* [INSTRUCTIONS TO FOLLOW]: Output every record word for word.

* [RECORDS PROVIDED]:
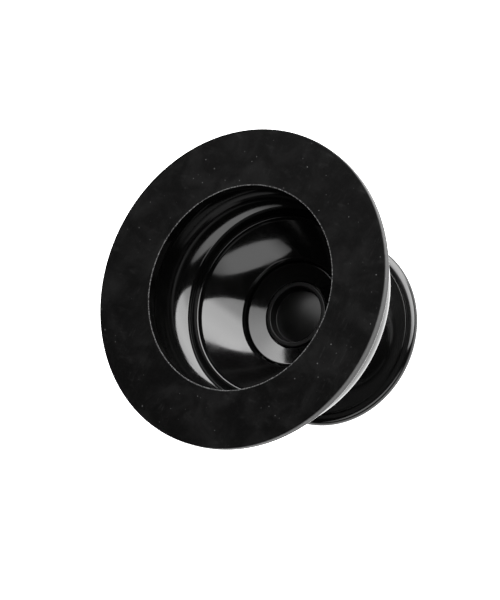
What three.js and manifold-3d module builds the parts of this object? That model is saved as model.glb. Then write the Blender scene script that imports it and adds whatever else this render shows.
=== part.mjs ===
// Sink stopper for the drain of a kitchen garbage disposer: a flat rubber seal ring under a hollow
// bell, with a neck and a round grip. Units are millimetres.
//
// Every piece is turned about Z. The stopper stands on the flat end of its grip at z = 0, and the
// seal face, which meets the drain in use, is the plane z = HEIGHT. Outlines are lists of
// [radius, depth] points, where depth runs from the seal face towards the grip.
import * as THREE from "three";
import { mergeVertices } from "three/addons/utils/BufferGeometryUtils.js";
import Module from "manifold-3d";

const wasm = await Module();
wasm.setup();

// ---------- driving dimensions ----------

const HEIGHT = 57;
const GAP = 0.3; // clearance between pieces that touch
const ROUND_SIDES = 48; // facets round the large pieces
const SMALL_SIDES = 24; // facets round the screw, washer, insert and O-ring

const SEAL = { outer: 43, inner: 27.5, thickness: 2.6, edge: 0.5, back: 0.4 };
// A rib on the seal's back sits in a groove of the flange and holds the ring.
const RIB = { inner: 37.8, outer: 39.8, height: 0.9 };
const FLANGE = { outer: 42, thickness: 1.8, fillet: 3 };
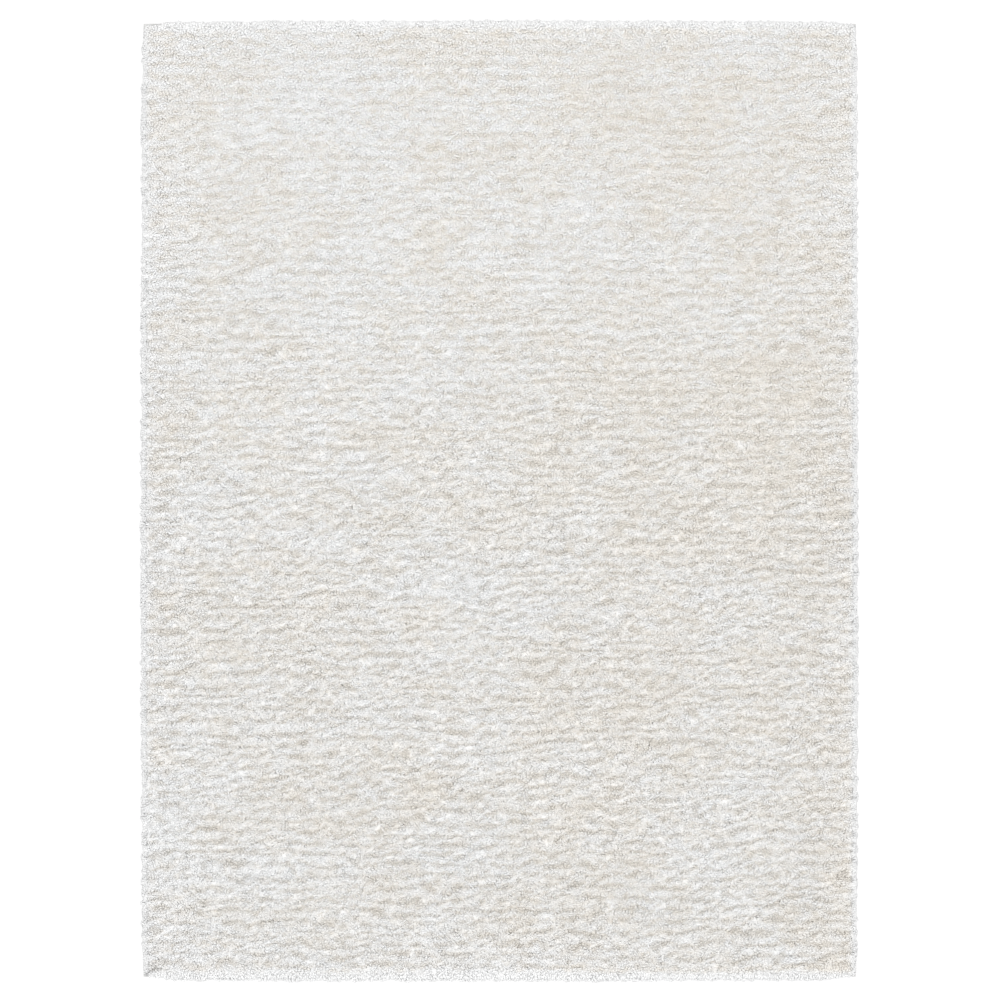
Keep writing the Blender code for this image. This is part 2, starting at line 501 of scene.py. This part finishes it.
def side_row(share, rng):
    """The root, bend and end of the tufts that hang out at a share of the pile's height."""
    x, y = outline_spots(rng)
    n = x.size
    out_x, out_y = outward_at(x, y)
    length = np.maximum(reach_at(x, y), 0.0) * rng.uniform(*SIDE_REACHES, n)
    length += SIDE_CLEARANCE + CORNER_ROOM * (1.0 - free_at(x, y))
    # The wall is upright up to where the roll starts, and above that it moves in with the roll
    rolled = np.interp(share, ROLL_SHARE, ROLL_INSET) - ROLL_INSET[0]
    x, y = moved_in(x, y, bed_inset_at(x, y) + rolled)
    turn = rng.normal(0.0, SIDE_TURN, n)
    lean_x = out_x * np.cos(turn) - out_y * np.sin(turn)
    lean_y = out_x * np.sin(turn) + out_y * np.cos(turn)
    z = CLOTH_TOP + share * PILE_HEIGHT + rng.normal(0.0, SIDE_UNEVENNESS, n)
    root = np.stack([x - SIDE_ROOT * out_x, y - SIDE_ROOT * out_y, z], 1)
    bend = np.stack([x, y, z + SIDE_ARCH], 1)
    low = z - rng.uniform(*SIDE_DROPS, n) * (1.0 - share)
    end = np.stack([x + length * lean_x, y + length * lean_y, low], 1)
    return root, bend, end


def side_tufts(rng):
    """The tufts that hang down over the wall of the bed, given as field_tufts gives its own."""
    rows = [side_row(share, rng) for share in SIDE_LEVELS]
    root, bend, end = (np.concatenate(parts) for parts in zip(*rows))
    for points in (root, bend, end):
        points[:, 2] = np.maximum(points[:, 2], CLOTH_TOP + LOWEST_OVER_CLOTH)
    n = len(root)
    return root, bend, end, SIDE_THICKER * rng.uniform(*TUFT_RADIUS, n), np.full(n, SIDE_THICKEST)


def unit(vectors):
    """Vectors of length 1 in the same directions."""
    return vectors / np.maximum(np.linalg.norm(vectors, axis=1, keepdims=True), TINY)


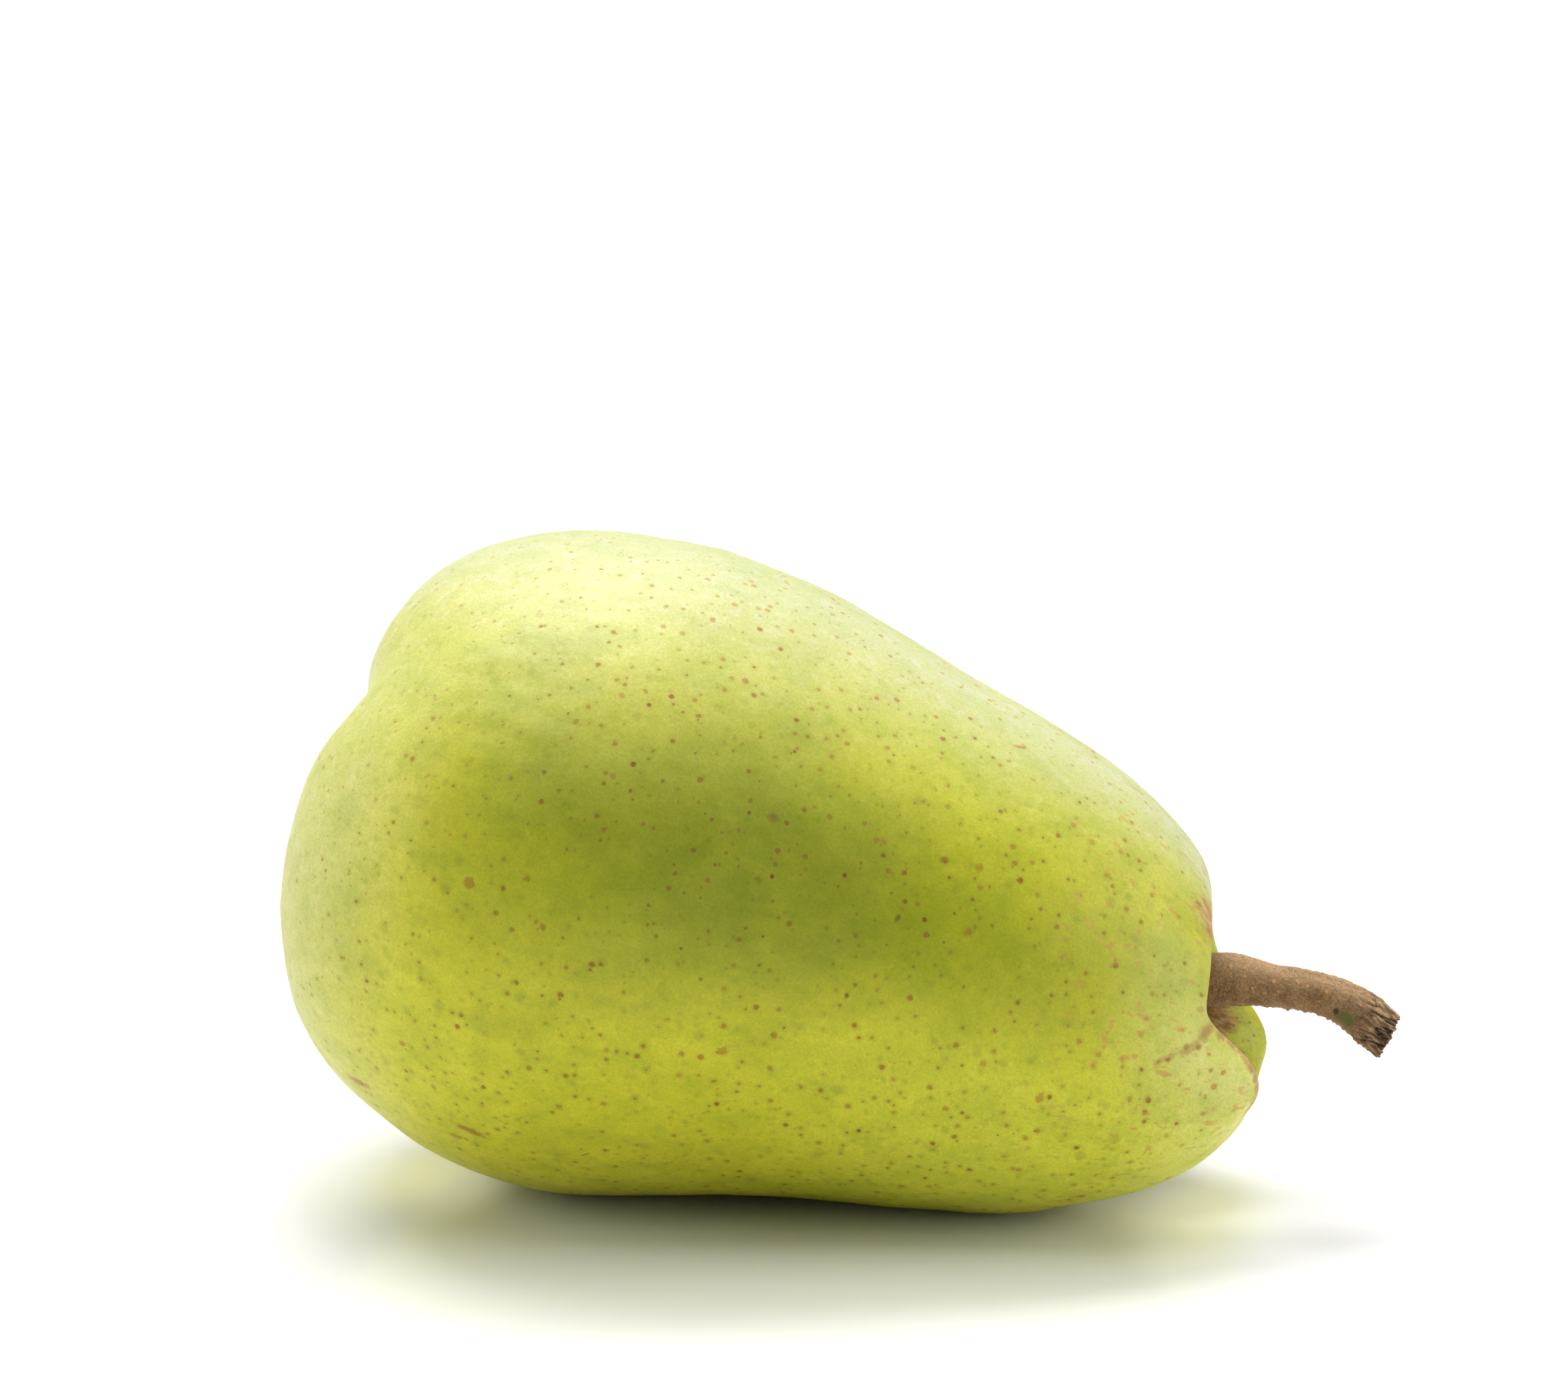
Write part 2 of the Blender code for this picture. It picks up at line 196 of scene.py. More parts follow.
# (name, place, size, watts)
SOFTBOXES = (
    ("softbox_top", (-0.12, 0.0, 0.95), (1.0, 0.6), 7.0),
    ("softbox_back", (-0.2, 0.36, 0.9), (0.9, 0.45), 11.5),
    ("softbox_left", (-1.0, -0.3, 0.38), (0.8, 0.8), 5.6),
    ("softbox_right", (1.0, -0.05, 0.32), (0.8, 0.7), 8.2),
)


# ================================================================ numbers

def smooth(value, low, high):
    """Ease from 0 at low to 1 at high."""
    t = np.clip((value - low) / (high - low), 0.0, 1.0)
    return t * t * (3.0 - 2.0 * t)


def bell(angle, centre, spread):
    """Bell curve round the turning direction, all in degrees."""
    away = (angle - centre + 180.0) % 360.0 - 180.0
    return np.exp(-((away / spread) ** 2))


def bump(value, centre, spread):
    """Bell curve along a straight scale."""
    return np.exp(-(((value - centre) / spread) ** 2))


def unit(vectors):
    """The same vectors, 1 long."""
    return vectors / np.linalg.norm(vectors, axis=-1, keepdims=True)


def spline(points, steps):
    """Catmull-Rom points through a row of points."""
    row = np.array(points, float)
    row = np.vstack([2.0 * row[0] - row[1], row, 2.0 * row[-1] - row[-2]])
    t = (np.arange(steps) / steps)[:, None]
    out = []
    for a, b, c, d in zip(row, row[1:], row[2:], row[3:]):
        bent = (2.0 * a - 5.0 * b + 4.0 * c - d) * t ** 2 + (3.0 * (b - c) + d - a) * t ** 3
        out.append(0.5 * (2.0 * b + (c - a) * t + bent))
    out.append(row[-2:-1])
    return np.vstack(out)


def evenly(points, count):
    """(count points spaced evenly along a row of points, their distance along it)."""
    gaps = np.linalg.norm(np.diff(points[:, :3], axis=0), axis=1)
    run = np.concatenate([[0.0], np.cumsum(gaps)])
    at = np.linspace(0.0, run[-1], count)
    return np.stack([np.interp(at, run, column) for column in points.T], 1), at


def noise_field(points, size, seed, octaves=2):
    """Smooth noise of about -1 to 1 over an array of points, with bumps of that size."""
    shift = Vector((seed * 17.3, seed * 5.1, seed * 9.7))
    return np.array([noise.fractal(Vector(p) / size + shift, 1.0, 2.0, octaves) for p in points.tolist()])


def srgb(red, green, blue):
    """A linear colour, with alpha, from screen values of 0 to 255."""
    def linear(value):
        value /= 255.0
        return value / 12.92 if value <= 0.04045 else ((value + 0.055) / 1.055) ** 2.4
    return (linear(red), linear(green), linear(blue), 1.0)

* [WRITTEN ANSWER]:
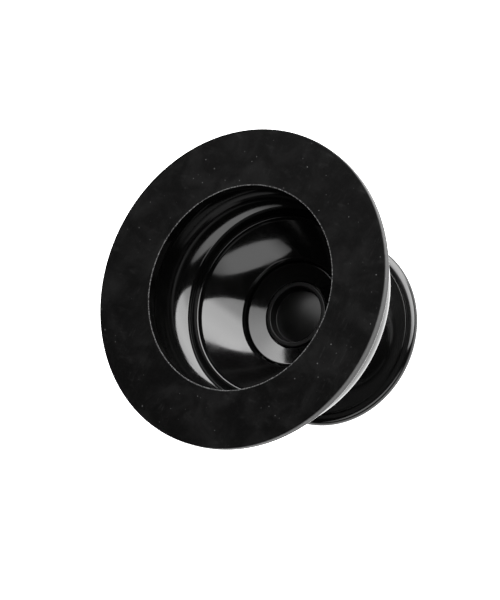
What three.js and manifold-3d module builds the parts of this object? That model is saved as model.glb. Then write the Blender scene script that imports it and adds whatever else this render shows.
=== part.mjs ===
// Sink stopper for the drain of a kitchen garbage disposer: a flat rubber seal ring under a hollow
// bell, with a neck and a round grip. Units are millimetres.
//
// Every piece is turned about Z. The stopper stands on the flat end of its grip at z = 0, and the
// seal face, which meets the drain in use, is the plane z = HEIGHT. Outlines are lists of
// [radius, depth] points, where depth runs from the seal face towards the grip.
import * as THREE from "three";
import { mergeVertices } from "three/addons/utils/BufferGeometryUtils.js";
import Module from "manifold-3d";

const wasm = await Module();
wasm.setup();

// ---------- driving dimensions ----------

const HEIGHT = 57;
const GAP = 0.3; // clearance between pieces that touch
const ROUND_SIDES = 48; // facets round the large pieces
const SMALL_SIDES = 24; // facets round the screw, washer, insert and O-ring

const SEAL = { outer: 43, inner: 27.5, thickness: 2.6, edge: 0.5, back: 0.4 };
// A rib on the seal's back sits in a groove of the flange and holds the ring.
const RIB = { inner: 37.8, outer: 39.8, height: 0.9 };
const FLANGE = { outer: 42, thickness: 1.8, fillet: 3 };
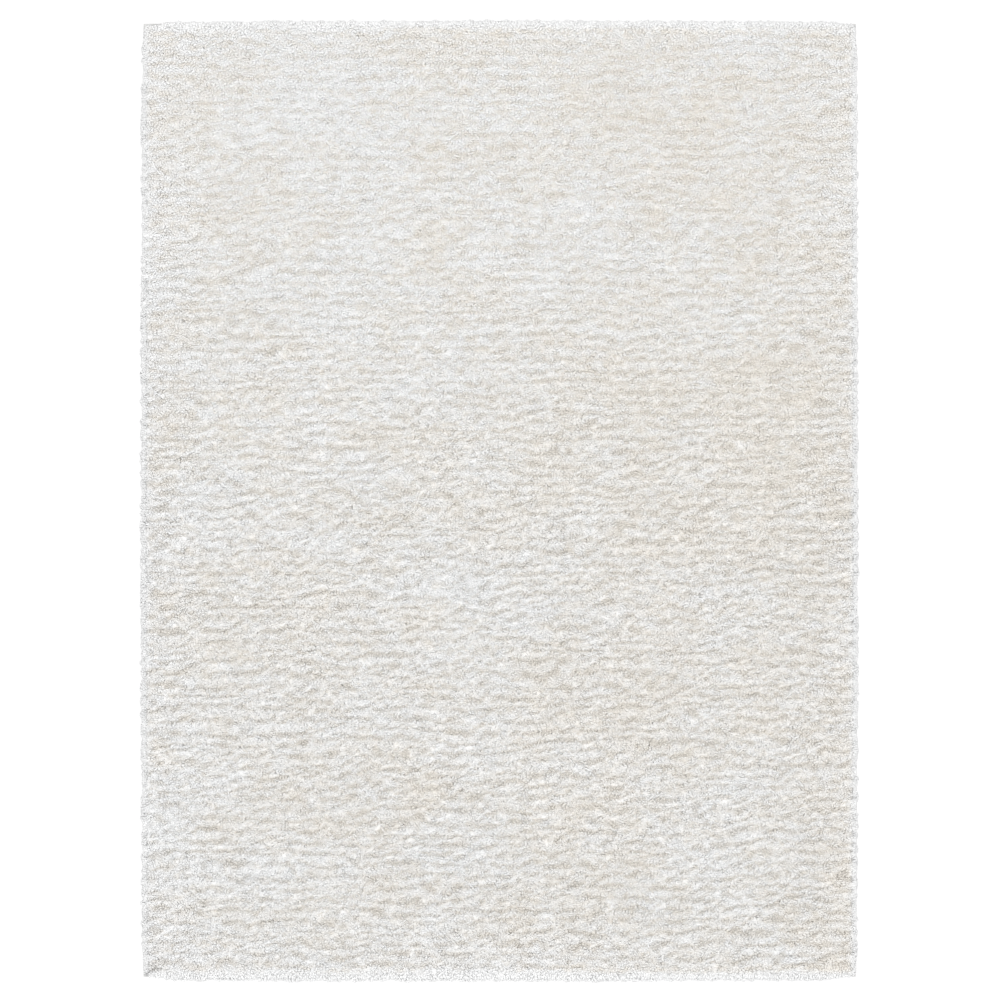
Keep writing the Blender code for this image. This is part 2, starting at line 501 of scene.py. This part finishes it.
def side_row(share, rng):
    """The root, bend and end of the tufts that hang out at a share of the pile's height."""
    x, y = outline_spots(rng)
    n = x.size
    out_x, out_y = outward_at(x, y)
    length = np.maximum(reach_at(x, y), 0.0) * rng.uniform(*SIDE_REACHES, n)
    length += SIDE_CLEARANCE + CORNER_ROOM * (1.0 - free_at(x, y))
    # The wall is upright up to where the roll starts, and above that it moves in with the roll
    rolled = np.interp(share, ROLL_SHARE, ROLL_INSET) - ROLL_INSET[0]
    x, y = moved_in(x, y, bed_inset_at(x, y) + rolled)
    turn = rng.normal(0.0, SIDE_TURN, n)
    lean_x = out_x * np.cos(turn) - out_y * np.sin(turn)
    lean_y = out_x * np.sin(turn) + out_y * np.cos(turn)
    z = CLOTH_TOP + share * PILE_HEIGHT + rng.normal(0.0, SIDE_UNEVENNESS, n)
    root = np.stack([x - SIDE_ROOT * out_x, y - SIDE_ROOT * out_y, z], 1)
    bend = np.stack([x, y, z + SIDE_ARCH], 1)
    low = z - rng.uniform(*SIDE_DROPS, n) * (1.0 - share)
    end = np.stack([x + length * lean_x, y + length * lean_y, low], 1)
    return root, bend, end


def side_tufts(rng):
    """The tufts that hang down over the wall of the bed, given as field_tufts gives its own."""
    rows = [side_row(share, rng) for share in SIDE_LEVELS]
    root, bend, end = (np.concatenate(parts) for parts in zip(*rows))
    for points in (root, bend, end):
        points[:, 2] = np.maximum(points[:, 2], CLOTH_TOP + LOWEST_OVER_CLOTH)
    n = len(root)
    return root, bend, end, SIDE_THICKER * rng.uniform(*TUFT_RADIUS, n), np.full(n, SIDE_THICKEST)


def unit(vectors):
    """Vectors of length 1 in the same directions."""
    return vectors / np.maximum(np.linalg.norm(vectors, axis=1, keepdims=True), TINY)


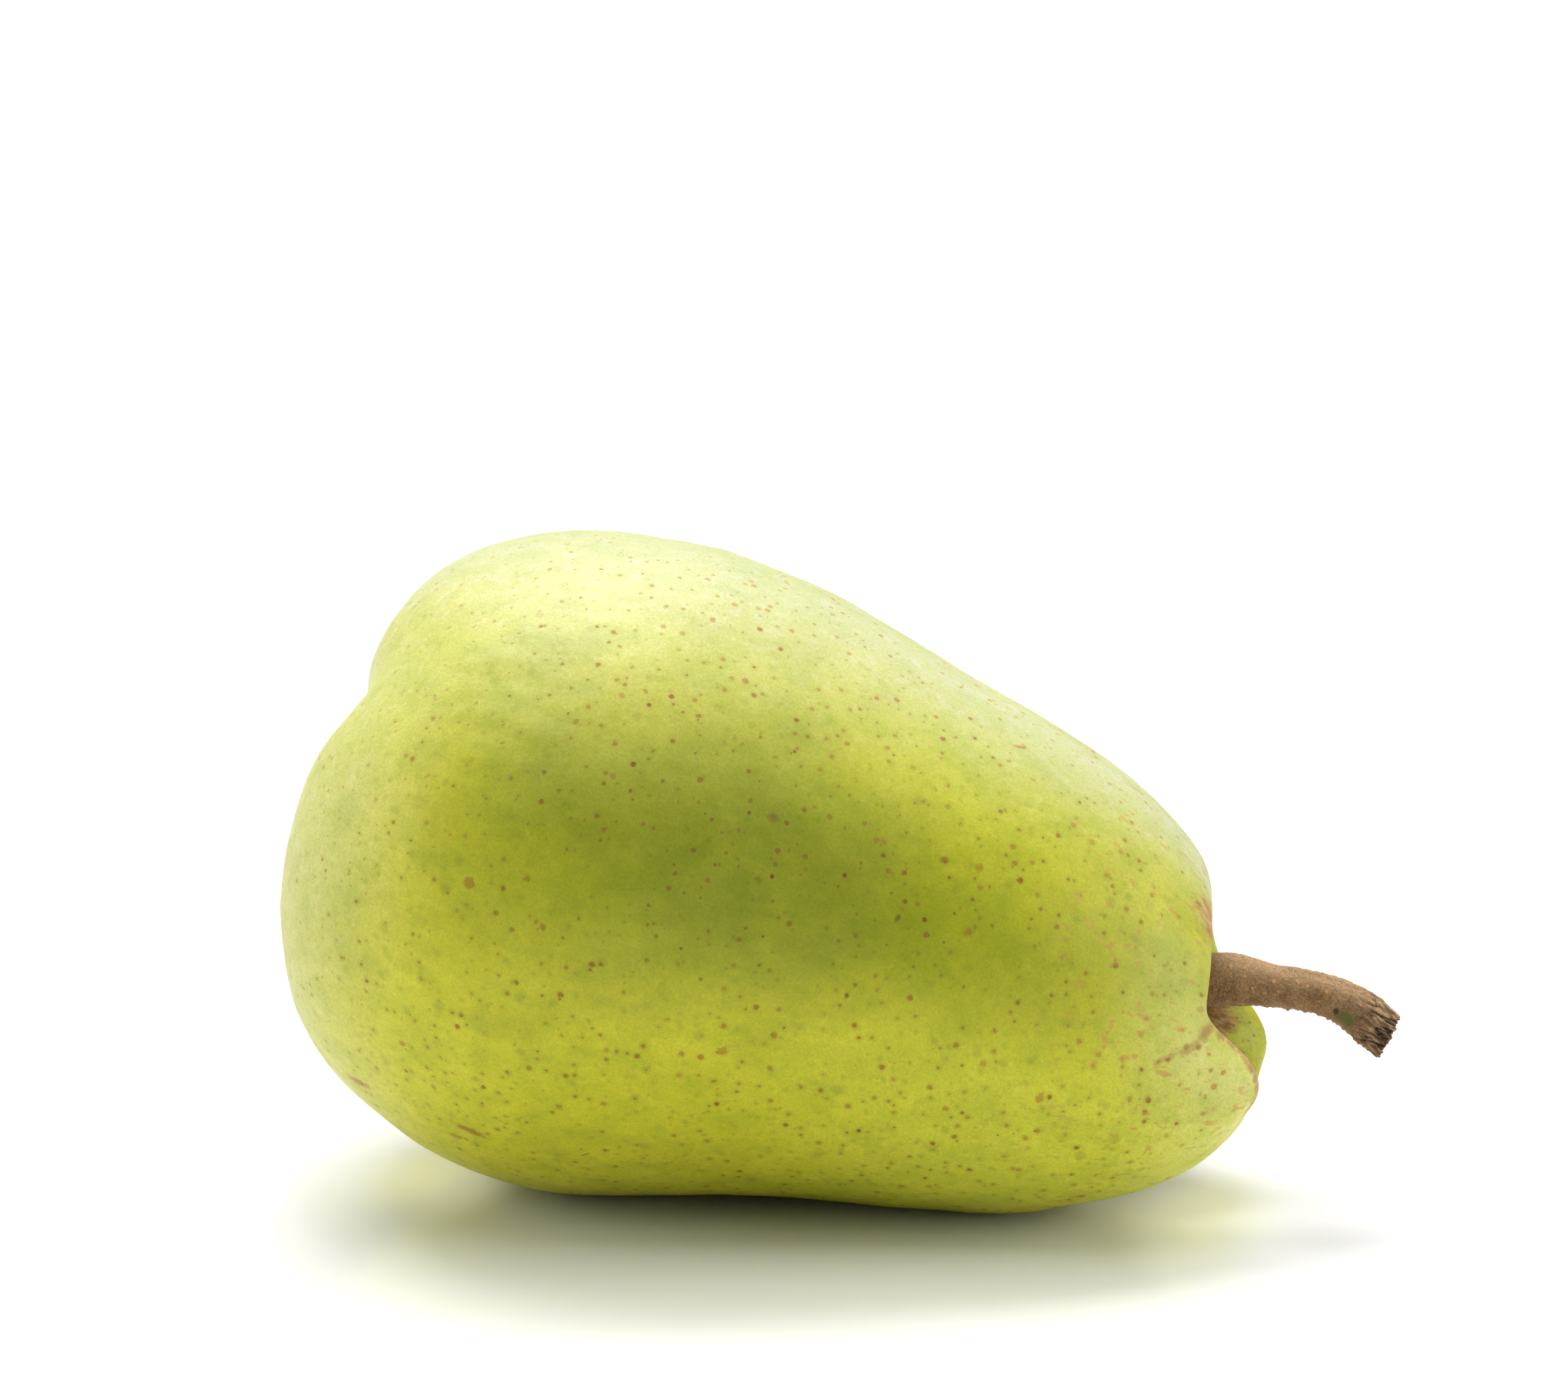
Write part 2 of the Blender code for this picture. It picks up at line 196 of scene.py. More parts follow.
# (name, place, size, watts)
SOFTBOXES = (
    ("softbox_top", (-0.12, 0.0, 0.95), (1.0, 0.6), 7.0),
    ("softbox_back", (-0.2, 0.36, 0.9), (0.9, 0.45), 11.5),
    ("softbox_left", (-1.0, -0.3, 0.38), (0.8, 0.8), 5.6),
    ("softbox_right", (1.0, -0.05, 0.32), (0.8, 0.7), 8.2),
)


# ================================================================ numbers

def smooth(value, low, high):
    """Ease from 0 at low to 1 at high."""
    t = np.clip((value - low) / (high - low), 0.0, 1.0)
    return t * t * (3.0 - 2.0 * t)


def bell(angle, centre, spread):
    """Bell curve round the turning direction, all in degrees."""
    away = (angle - centre + 180.0) % 360.0 - 180.0
    return np.exp(-((away / spread) ** 2))


def bump(value, centre, spread):
    """Bell curve along a straight scale."""
    return np.exp(-(((value - centre) / spread) ** 2))


def unit(vectors):
    """The same vectors, 1 long."""
    return vectors / np.linalg.norm(vectors, axis=-1, keepdims=True)


def spline(points, steps):
    """Catmull-Rom points through a row of points."""
    row = np.array(points, float)
    row = np.vstack([2.0 * row[0] - row[1], row, 2.0 * row[-1] - row[-2]])
    t = (np.arange(steps) / steps)[:, None]
    out = []
    for a, b, c, d in zip(row, row[1:], row[2:], row[3:]):
        bent = (2.0 * a - 5.0 * b + 4.0 * c - d) * t ** 2 + (3.0 * (b - c) + d - a) * t ** 3
        out.append(0.5 * (2.0 * b + (c - a) * t + bent))
    out.append(row[-2:-1])
    return np.vstack(out)


def evenly(points, count):
    """(count points spaced evenly along a row of points, their distance along it)."""
    gaps = np.linalg.norm(np.diff(points[:, :3], axis=0), axis=1)
    run = np.concatenate([[0.0], np.cumsum(gaps)])
    at = np.linspace(0.0, run[-1], count)
    return np.stack([np.interp(at, run, column) for column in points.T], 1), at


def noise_field(points, size, seed, octaves=2):
    """Smooth noise of about -1 to 1 over an array of points, with bumps of that size."""
    shift = Vector((seed * 17.3, seed * 5.1, seed * 9.7))
    return np.array([noise.fractal(Vector(p) / size + shift, 1.0, 2.0, octaves) for p in points.tolist()])


def srgb(red, green, blue):
    """A linear colour, with alpha, from screen values of 0 to 255."""
    def linear(value):
        value /= 255.0
        return value / 12.92 if value <= 0.04045 else ((value + 0.055) / 1.055) ** 2.4
    return (linear(red), linear(green), linear(blue), 1.0)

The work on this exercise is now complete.